Looking back at that draft now, one can see that the A's did come away with some very good players in Nick Swisher, Joe Blanton and Mark Teahen, all taken within their first seven picks. A skeptic might point out that the team's third, fourth and sixth picks (John McCurdy, Ben Fritz, and Steve Obenchain) did nothing at the major-league level, and that their vaunted choice of Jeremy Brown seemed promising at first, but he played only five games for the A's. Moreover, all of these players save Brown were rated among Baseball America's top 250 available players at the draft, so their selections, while earlier in the draft than some expected, could hardly be considered surprising. That is, if they were using traditional scouting methods, they might well have drafted these players anyway.

As such, Brown and the team's later picks are more informative. One, John Baker, has had some success at the major-league level. But other than that, the lower picks have been disappointments at best, and complete busts at worst.

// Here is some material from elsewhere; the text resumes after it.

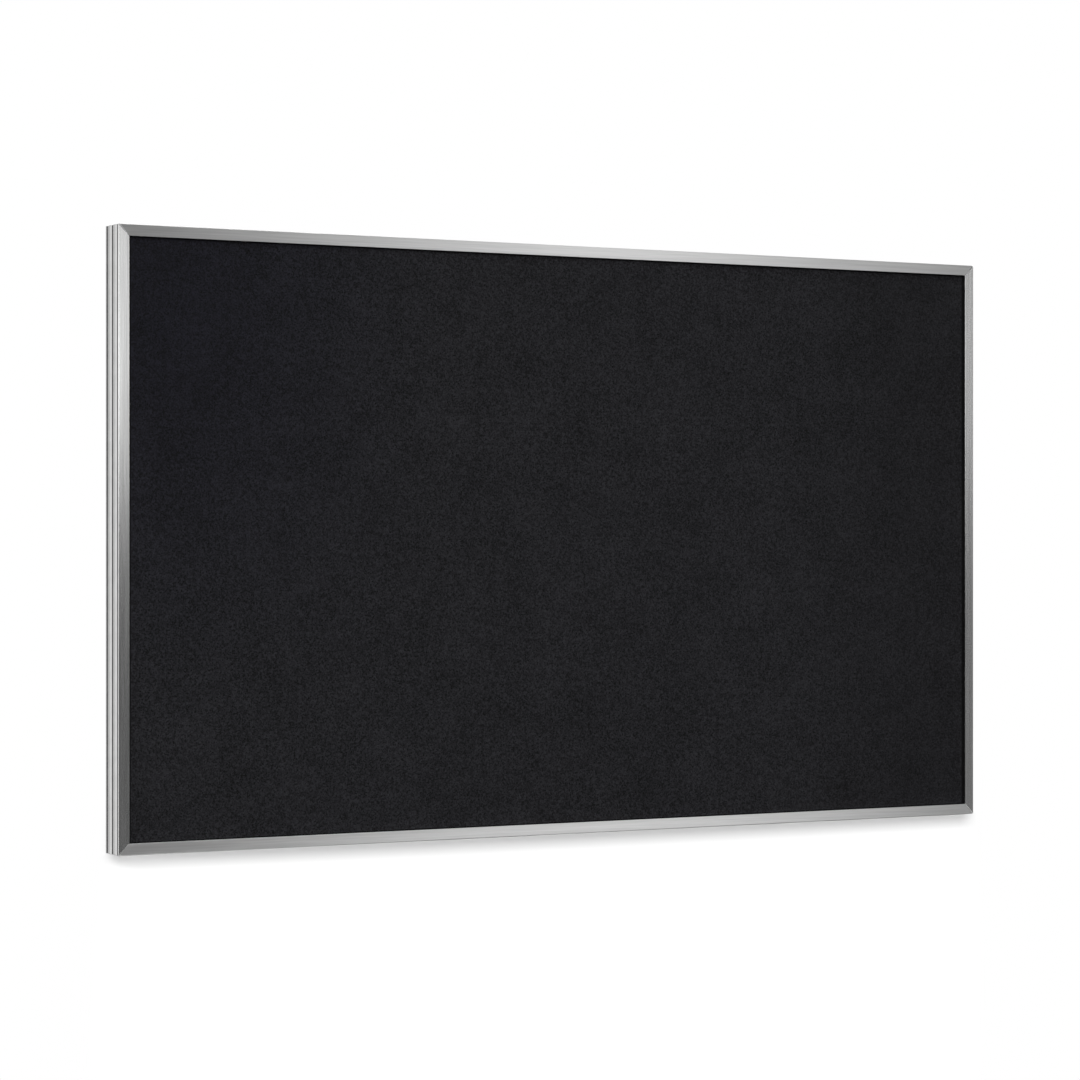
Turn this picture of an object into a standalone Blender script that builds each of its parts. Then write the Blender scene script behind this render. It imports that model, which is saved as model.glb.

Steve Stanley and Brant Colamarino (of whom it was said in Moneyball that he might be the best hitter available) both failed to reach the majors, or even to play a full season at AAA. From this perspective, you could sat that Oakland's draft experiment suggests that pure stats-based drafting does not work well. I'd be pressed to argue with that.

So what makes me think that such an approach could work in hockey, when in baseball (with its apparently superior statistical information) it has failed? It's easy for me to sit here with my spreadsheets and my unhealthy fixation on junior player's numbers, but in the real world, it's not so simple. Well, besides the numerical evidence I've already provided here at Hockey Prospectus, there are two essential and crucial differences between drafting baseball players and hockey players that allow this type of analysis to work for the great winter game.

One reason is the spread of available players, or more to the point, the spread of the quality of competition that these players play under. In their draft, Oakland management restricted their selections to college players only. Well, there are about 300 Division I baseball programs, spread over 30+ NCAA conferences. The sheer number of players is staggering, but more importantly each of these conferences presents its own quality of competition, and when analyzing amateur stats the quality of competition is absolutely critical. Add to this all of the high school players available from all over the US, and you have quite a morass to deal with. The A's list of their 20 most wanted players included players from 10 NCAA conferences, plus one Canadian university.

An NHL team does not have nearly that number of players, or that number of qualities of competition to deal with. Even if you limited yourself to the OHL, WHL and QMJHL (where the Projectinator started), you have a huge chunk of the available players covered. Since each of these league has many more teams than the typical NCAA conference, the quality of competition is much more even for this large group of players. That is, a much greater proportion of the desirable players are playing under the same conditions, which makes comparing them to each other much easier and more reliable. Anything you add to that, such as the USHL of European leagues, adds many more players but relatively few levels of competition. This makes amateur hockey stats more reliable when using them to predict future performance.

The second big advantage that hockey has when it comes to drafting is the relatively small distance, chronologically, between a player being drafted and the player contributing to an NHL team. Hockey is a young man's game. It is not uncommon for an 18-year-old to step into the NHL and contribute, or even star, without having played a single minor-league game. Indeed, the top players each year are expected to earn an NHL job immediately. Some do spend a year or three in junior or the minors, but Sidney Crosby is far from unique in going from junior to superstar in a single year.

This just doesn't happen in baseball. Even the best college baseball players, already four years older than the typical junior hockey draftee, typically need a few years in the minor leagues before they are able to produce at the major-league level. This shorter time frame means that hockey players are closer to their “final” form when being drafted, and this shorter distance between draft and prime means that a player's future prospects can be more reliably predicted.

So, despite the fact that baseball numbers are superficially more informative than hockey stats, and that there are many more people working on the baseball side, and yet stats-based drafting in that sport has failed, it seems that hockey drafting by the numbers can work. This is not due to the superiority in the numbers or in the analysts, but to at least two inherent differences in the natures of the amateur games. It's more than a pencil-neck pipe dream. It can be a reality.